As of 2000 there was a total of 554 workers who lived in the municipality. Of these, 441 or about 79.6% of the residents worked outside Remigen while 106 people commuted into the municipality for work. There were a total of 219 jobs (of at least 6 hours per week) in the municipality. Of the working population, 12.3% used public transportation to get to work, and 58.5% used a private car.

The village is on the main road from Stilli to Laufenburg over the Bürersteig pass, and on two postbus routes. There is a kindergarten and a primary school. The nearest secondary schools are in neighbouring towns.

==Religion==
From the 2000 census, 275 or 26.1% were Roman Catholic, while 624 or 59.3% belonged to the Swiss Reformed Church. Of the rest of the population, there was 1 individual who belonged to the Christian Catholic faith.

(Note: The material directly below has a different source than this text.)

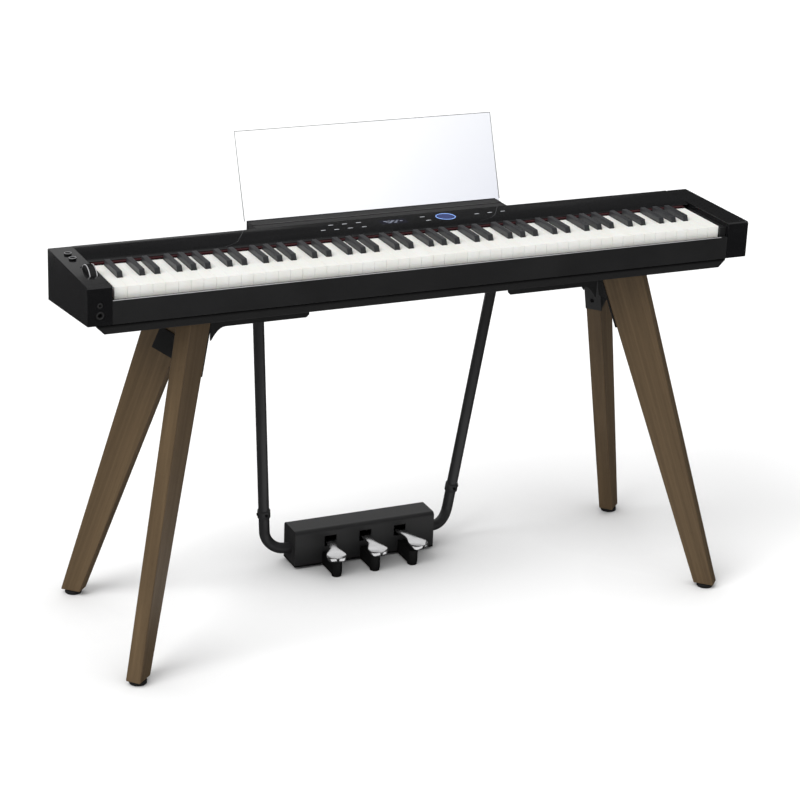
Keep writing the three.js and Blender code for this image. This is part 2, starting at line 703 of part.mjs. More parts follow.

==Tourism and institutions==

The main tourist sight in the village is St Peter's church, which is first recorded in 1347 as a subsidiary church of the ecclesiastical parish of Rein and is presumed to have originated in the 11th or 12th century. The church was extended around 1450, and around 1550 the church tower was added. The tower clock has only an hour hand and no minute hand. In the 19th century and the first half of the 20th century the church was used for various purposes: to store equipment used in the vineyards, as a poorhouse, and for a short time even as a prison.